Each book of the Bible is introduced with supplemental material, such as a chart, timeline, or map to help readers understand the Tanakh’s connection to the modern state. For example, a map introducing the Book of Psalms plots out the modern Israeli cities mentioned in the book, connecting modern Israel to the Israel of King David.
Every Israeli prime minister is quoted in the volume.
Rabbi Avi Baumol, who authored the commentaries on the Book of Psalms, says that working on the Bible led him to realize that “without understanding the land of Israel, you cannot fully appreciate the message of Psalms.”
For example, in Psalm 126 it says, “Restore our fortunes, Hashem, like watercourses in the Negev.”
“On the surface, we don’t know what that means,” says Baumol. “But go down to the desert when it is raining up north.
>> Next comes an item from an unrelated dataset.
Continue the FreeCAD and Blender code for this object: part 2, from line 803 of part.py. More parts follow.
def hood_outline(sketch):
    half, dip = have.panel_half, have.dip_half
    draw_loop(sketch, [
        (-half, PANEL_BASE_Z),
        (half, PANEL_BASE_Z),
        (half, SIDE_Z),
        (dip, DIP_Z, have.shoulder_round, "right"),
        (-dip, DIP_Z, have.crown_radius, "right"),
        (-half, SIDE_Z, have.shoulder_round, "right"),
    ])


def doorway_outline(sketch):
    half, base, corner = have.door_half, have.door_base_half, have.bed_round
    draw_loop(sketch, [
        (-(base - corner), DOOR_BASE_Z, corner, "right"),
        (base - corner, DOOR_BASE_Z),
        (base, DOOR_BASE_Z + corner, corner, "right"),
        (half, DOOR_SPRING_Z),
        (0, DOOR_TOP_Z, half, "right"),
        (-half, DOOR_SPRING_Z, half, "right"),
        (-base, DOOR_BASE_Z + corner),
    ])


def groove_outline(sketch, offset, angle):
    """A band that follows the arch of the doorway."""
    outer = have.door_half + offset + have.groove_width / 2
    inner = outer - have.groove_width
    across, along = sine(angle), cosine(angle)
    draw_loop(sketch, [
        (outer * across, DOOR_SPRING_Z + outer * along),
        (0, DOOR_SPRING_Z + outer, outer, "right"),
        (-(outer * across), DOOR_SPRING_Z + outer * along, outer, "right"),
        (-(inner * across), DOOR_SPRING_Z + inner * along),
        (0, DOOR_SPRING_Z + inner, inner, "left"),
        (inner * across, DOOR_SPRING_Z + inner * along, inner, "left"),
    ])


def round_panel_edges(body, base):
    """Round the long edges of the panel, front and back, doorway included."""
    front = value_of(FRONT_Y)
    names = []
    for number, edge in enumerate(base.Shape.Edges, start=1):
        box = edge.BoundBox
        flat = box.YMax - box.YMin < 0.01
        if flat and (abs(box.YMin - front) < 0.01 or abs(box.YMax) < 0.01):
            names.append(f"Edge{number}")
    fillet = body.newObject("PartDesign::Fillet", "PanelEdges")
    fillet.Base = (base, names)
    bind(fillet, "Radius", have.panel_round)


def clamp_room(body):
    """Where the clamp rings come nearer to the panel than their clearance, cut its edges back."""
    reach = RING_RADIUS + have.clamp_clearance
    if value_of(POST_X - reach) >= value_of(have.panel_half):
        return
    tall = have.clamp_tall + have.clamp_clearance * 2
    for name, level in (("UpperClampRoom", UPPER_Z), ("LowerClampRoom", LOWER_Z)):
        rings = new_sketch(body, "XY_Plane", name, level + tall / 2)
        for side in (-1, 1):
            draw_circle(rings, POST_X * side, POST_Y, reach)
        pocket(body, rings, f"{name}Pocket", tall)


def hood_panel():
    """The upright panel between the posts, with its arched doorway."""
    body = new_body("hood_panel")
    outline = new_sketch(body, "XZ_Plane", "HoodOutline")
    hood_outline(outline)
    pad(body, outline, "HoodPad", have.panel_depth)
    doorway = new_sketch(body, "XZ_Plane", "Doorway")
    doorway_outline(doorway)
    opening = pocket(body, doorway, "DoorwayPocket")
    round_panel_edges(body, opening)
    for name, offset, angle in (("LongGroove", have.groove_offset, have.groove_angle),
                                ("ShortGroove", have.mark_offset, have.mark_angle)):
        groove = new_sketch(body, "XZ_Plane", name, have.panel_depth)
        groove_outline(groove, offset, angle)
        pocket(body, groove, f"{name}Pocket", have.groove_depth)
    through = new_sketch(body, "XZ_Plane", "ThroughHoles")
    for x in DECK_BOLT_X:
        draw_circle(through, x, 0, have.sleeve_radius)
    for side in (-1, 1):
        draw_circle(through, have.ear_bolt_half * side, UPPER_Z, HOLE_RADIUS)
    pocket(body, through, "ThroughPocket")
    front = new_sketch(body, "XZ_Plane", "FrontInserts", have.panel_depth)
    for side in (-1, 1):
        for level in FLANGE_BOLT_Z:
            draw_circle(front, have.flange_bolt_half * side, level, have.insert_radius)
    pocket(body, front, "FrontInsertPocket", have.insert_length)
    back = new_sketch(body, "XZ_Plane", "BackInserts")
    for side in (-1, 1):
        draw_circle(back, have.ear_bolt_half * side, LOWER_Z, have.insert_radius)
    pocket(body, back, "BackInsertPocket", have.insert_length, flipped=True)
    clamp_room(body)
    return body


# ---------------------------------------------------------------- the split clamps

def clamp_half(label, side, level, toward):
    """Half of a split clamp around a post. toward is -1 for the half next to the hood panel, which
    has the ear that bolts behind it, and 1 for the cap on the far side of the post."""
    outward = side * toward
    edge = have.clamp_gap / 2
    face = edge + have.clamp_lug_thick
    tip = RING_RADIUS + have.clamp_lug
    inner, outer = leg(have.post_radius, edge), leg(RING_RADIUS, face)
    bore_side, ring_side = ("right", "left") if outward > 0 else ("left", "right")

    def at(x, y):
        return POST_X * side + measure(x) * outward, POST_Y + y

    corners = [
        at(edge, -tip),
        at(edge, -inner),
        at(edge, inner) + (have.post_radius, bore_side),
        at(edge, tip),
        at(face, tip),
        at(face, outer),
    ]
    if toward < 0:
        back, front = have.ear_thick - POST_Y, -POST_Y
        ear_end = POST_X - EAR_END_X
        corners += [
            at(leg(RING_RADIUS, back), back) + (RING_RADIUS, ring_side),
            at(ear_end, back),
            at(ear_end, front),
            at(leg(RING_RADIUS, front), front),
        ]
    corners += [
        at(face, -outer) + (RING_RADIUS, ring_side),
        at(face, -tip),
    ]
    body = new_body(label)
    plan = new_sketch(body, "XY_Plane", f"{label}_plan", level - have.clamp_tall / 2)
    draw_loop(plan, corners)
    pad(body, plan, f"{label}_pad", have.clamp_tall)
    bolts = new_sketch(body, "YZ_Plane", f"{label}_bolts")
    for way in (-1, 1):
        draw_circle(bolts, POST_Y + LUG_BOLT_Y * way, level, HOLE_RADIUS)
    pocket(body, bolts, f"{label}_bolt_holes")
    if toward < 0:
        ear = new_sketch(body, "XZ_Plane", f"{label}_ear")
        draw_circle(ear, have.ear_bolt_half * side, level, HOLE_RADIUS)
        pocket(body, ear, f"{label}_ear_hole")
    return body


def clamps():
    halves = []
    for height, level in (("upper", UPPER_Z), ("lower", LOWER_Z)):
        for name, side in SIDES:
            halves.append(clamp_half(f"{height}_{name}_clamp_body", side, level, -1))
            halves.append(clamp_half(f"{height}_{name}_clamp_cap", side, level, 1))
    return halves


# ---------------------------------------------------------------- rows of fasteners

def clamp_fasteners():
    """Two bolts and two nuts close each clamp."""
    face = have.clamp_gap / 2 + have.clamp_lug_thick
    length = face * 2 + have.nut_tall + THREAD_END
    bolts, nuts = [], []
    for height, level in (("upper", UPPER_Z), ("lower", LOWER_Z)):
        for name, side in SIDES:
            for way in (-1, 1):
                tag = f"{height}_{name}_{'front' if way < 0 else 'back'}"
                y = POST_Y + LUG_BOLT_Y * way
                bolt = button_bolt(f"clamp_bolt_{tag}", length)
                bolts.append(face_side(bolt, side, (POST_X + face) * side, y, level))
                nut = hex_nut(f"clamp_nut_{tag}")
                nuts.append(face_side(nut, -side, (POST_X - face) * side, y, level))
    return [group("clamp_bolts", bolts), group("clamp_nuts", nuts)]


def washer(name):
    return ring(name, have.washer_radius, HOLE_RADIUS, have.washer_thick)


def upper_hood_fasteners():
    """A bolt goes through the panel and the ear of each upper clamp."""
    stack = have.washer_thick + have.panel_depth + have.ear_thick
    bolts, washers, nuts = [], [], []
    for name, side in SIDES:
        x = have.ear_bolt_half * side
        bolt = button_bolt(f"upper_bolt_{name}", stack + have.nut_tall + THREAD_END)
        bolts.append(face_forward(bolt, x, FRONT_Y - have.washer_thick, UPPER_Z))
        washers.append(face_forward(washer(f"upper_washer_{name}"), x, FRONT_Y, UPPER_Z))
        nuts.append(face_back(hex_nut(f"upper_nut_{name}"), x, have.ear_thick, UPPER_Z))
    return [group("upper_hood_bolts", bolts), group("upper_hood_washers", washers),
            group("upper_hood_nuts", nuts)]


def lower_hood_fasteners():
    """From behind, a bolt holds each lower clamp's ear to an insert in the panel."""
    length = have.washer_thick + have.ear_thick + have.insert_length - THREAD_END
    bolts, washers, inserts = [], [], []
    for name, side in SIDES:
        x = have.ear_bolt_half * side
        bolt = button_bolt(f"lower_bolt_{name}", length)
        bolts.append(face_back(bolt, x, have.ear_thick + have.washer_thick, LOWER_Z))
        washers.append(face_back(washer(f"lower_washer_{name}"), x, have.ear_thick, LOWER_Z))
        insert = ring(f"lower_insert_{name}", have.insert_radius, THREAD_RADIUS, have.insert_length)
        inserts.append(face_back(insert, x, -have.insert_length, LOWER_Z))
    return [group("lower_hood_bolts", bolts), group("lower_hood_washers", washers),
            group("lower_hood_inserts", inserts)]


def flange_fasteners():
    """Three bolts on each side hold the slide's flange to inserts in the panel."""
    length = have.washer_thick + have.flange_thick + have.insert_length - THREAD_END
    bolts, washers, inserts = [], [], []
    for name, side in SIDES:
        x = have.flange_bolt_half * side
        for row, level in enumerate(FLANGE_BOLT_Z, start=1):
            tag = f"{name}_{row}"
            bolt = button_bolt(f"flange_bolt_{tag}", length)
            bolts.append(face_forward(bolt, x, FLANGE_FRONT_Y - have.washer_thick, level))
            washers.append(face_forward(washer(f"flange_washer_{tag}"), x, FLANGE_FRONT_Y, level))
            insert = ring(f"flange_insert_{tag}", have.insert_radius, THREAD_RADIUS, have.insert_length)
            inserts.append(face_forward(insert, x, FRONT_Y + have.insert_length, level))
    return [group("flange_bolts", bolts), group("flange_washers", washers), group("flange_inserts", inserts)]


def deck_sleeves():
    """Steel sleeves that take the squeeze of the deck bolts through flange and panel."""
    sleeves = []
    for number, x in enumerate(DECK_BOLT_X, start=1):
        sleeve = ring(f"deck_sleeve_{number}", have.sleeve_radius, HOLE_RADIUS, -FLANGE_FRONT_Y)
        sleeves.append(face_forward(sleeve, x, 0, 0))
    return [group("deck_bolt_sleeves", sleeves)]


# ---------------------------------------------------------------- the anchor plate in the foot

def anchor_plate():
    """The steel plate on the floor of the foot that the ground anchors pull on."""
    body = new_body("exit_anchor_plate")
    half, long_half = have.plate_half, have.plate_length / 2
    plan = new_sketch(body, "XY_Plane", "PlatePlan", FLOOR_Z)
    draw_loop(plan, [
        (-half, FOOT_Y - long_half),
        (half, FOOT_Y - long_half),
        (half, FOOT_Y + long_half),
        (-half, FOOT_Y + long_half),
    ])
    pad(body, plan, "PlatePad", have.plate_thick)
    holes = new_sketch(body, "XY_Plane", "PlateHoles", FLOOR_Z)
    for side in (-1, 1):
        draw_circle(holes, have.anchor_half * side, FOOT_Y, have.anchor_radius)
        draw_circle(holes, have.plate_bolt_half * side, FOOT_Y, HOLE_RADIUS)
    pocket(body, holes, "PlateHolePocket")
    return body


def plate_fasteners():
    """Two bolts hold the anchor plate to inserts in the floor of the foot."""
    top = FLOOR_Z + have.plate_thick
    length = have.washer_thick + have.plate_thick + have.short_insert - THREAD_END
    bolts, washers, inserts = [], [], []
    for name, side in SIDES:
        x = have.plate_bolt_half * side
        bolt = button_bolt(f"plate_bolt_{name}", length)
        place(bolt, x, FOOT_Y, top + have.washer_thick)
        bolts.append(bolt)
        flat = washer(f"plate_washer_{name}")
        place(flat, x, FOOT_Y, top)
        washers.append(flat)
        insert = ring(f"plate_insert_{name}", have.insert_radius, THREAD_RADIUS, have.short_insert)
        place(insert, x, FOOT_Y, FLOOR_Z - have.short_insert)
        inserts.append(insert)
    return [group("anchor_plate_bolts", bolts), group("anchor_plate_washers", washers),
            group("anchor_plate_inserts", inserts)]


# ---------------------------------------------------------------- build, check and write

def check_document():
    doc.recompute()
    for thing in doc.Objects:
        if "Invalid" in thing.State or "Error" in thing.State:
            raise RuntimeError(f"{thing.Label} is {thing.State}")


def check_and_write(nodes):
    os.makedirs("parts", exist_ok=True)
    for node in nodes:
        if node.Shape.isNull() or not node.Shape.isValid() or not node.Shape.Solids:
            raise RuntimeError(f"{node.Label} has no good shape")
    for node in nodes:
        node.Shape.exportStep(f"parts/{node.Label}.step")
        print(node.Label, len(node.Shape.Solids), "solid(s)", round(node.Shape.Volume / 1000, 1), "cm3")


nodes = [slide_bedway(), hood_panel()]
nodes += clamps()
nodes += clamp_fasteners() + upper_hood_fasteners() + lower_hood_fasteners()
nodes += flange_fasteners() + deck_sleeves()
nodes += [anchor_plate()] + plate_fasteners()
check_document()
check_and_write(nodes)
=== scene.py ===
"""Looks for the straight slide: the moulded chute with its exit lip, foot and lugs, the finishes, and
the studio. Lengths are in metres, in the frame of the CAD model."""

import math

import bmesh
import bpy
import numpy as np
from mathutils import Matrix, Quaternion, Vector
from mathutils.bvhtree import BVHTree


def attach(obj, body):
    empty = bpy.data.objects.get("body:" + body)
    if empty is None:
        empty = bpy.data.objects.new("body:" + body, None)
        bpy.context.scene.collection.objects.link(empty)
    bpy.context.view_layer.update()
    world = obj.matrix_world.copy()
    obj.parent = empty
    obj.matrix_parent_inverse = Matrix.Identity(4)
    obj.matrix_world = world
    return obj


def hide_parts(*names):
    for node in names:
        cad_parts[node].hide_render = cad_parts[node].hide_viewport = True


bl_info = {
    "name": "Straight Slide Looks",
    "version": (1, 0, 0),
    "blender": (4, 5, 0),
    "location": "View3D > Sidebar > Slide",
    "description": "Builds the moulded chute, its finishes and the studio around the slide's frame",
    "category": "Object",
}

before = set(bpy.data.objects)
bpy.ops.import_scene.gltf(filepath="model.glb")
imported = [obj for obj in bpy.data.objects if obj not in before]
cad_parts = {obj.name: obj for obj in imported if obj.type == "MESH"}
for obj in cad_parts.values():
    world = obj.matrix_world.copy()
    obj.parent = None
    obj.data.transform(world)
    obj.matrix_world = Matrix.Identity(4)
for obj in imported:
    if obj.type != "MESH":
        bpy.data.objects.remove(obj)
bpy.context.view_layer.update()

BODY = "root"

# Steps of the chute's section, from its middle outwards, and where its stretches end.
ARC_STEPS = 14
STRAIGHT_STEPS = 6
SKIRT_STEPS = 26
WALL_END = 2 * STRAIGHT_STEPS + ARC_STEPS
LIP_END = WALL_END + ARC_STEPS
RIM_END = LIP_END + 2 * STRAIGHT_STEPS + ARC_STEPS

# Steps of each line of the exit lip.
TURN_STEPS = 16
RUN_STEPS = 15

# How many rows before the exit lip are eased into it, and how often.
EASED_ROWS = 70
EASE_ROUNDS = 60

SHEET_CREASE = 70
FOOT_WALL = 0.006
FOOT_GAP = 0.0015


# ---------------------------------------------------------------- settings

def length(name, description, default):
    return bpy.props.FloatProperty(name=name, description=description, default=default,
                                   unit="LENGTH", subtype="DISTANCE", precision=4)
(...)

You’ll see there is no water. Then, suddenly, a rush of water comes through. This is the prayer, that the Jews’ return to the land of Israel should be like the rushing waters that come through the channels of the desert.”
Weisz says when he started “The Israel Bible” project, he assumed something like it already existed. But in his research, Weisz discovered the last original Orthodox Tanakh with an English translation was published in 1996 by the Brooklyn-based ArtScroll. And according to Koren’s publisher, Matthew Miller, this is the first English translated Tanakh published by Koren since it did its own original translation in 1971.
Miller, who has been in the industry for two decades, says publishing a Bible is complicated and takes the equivalent of “five people years” to proofread and print.
“You have to make sure it is 110% accurate,” Miller says, noting that the Bible must be published on “special paper,” and a version like the 2,000-page Israel Bible requires special binding.
However, Miller says it is all worth it.
The Bible is the most popular book in the US and perhaps the world. The Tanakh has been translated into more than 2,100 languages, and there are around 20 million copies sold each year in the US alone.
Christians account for a large part of those sales, and Weisz says he hopes “The Israel Bible” will be studied by both Jews and Christians.
Jews teaching the world Tanakh is a core Jewish concept in Isaiah, chapter 2, according to Weisz. Isaiah describes that in the end of days, the nations will stream up to Jerusalem for Torah “shall come forth from Zion, the word of Hashem from Yerushalayim [Jerusalem].” (Isaiah 2:3) But David Parsons, vice president of the International Christian Embassy Jerusalem, says from what Bible one studies scriptures is “very important – translation and all.”
Parsons says certain mistranslations are what led Christians to misinterpret the Bible hundreds of years ago, essentially replacing Israel with Christians and the Church in God’s plan.
“Most established churches ‘spiritualized’ the land that God promised to Israel and tried to explain it away, as many Christians still do,” Parsons says. “Today, most evangelical Christians believe in a real world interpretation of all the verses, which connects the Jewish people to the land and the promise to bring them back to it. We see the fulfillment of these promises with the founding of the State of Israel.”
Parsons says Christianity has less of a territorial dimension than Judaism, in that Jesus spoke of his kingdom as not in this world – “we are in the world, but not of it,” Parsons says. But he believes when the Bible talks about Jerusalem, these references refer to an “earthly Jerusalem.”
“There is a land of Israel still here, a piece of real estate,” says Parsons. “When one emphasizes this, it strengthens one’s faith.”
Baumol argues that “The Israel Bible” is of great importance in this generation, when “Jews are being awakened to Torah and returning to Israel as the beginning of redemption, and the nations of the world are beginning to see this spark, and to come, support and pray for the ultimate return of the land of Israel to its glory.”